There are some downsides. The first one applies in all cases:
-
If you use the delegation feature, you can no longer define or extend @groups in a fragment, for security reasons. It will also not let you use any group other than the @fragname itself (specifically, groups which contained a subset of the allowed @fragname, which would work normally, do not work now).
(If you didn't understand all that, you're probably not using delegation, so feel free to ignore it!)
The following apply if individual ("split") conf files are written, which in
turn only happens if you used repo names instead of group names on the repo
lines:
-
the compile (gitolite-admin push) is now slower, because it potentially has to write a few thousand small files instead of one large one. Since the compile should be relatively infrequent compared to developer access, this is ok -- the main config file is parsed much faster now, so every hit to the server will benefit.
-
we can no longer distinguish 'repo not found on disk' from 'you dont have access'. They both now look like 'you dont have access'.
storing usergroup information outside gitolite (like in LDAP)
[Please NOTE: this is all about user groups, not repo groups]
[WARNING: the earlier method of doing this has been discontinued; please see the commit message for details]
Gitolite now allows usergroup information to be stored outside its own config file. We'll see "why" first, then the "how".
why
Large sites often have LDAP servers that already contain user and group information, including group membership details. Such sites may prefer that gitolite just pick up that info instead of having to redundantly put it in gitolite's config file.
Consider this example config for one repo:
repo foo
RW+ = @lead_devs
RW = @devs
R = @interns
Normally, you would also need to specify:
@lead_devs = dilbert alice
@devs = wally
@interns = ashok
However, if the corporate LDAP server already tags these people correctly, and if there is some way of getting that information out at run time, that would be cool.
how
All you need is a script that, given a username, queries your LDAP or similar server, and returns a space-separated list of all the groups she is a member of. If an invalid user name is sent in, or the user is valid but is not part of any groups, it should print nothing.
This script will probably be specific to your site. (See contrib/ldap for some example scripts that were contributed by the Nokia MeeGo team.)
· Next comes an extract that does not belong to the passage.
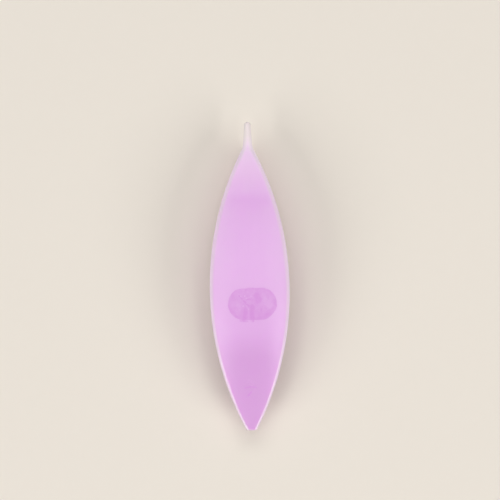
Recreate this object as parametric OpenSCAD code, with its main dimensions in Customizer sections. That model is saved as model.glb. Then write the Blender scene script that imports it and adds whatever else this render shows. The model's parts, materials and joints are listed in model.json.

Then set the $GL_GET_MEMBERSHIPS_PGM
variable in the rc file to the full
path of this program, set $GL_BIG_CONFIG
to 1, and that will be that.
implementation notes
To understand how big-config works (at least when you're using grouped repos), we'll first look at how it works without this setting. Think back to the example at the top, and assume 'alice' is accessing the 'lynx' repo. The various rights are governed by the following hash elements:
# for the first level checks
$repos{'lynx'}{'R'}{'alice'} = 1
$repos{'lynx'}{'W'}{'alice'} = 1
# for the second level checks
$repos{'lynx'}{'alice'}{'refs/heads/master'} = 'RW';
$repos{'lynx'}{'alice'}{'refs/heads/next'} = 'RW+';
Those elements are explicitly specified in the compiled hash, as you can see (you don't need to know perl too much to read a hash; just make some educated guesses if needed!)
Now look at the compiled hash produced when GL_BIG_CONFIG
is set. In place
of both 'firefox' and 'lynx' you have '@wbr', and similarly '@devs' for both
'alice' and 'bob'. In addition, there is a group hash at the bottom that
lists each group and its members.
When 'alice' tries to access the 'lynx' repo, gitolite collects all the group names that these names belong to, so '@devs' is added to the list of 'user' names that 'alice' inherits permissions from, and '@wbr' is added to the list of 'repo' names that 'lynx' inherits from. This means that the final access inherits all permissions pertaining to the following combinations:
alice, lynx
alice, @wbr
@devs, lynx
@devs, @wbr
(Actually there are 3 more... try and guess what they may be!)
Anyway, all ACL rules for these combinations are clubbed together to make the composite set of rules that 'alice' accessing 'lynx' is subject to.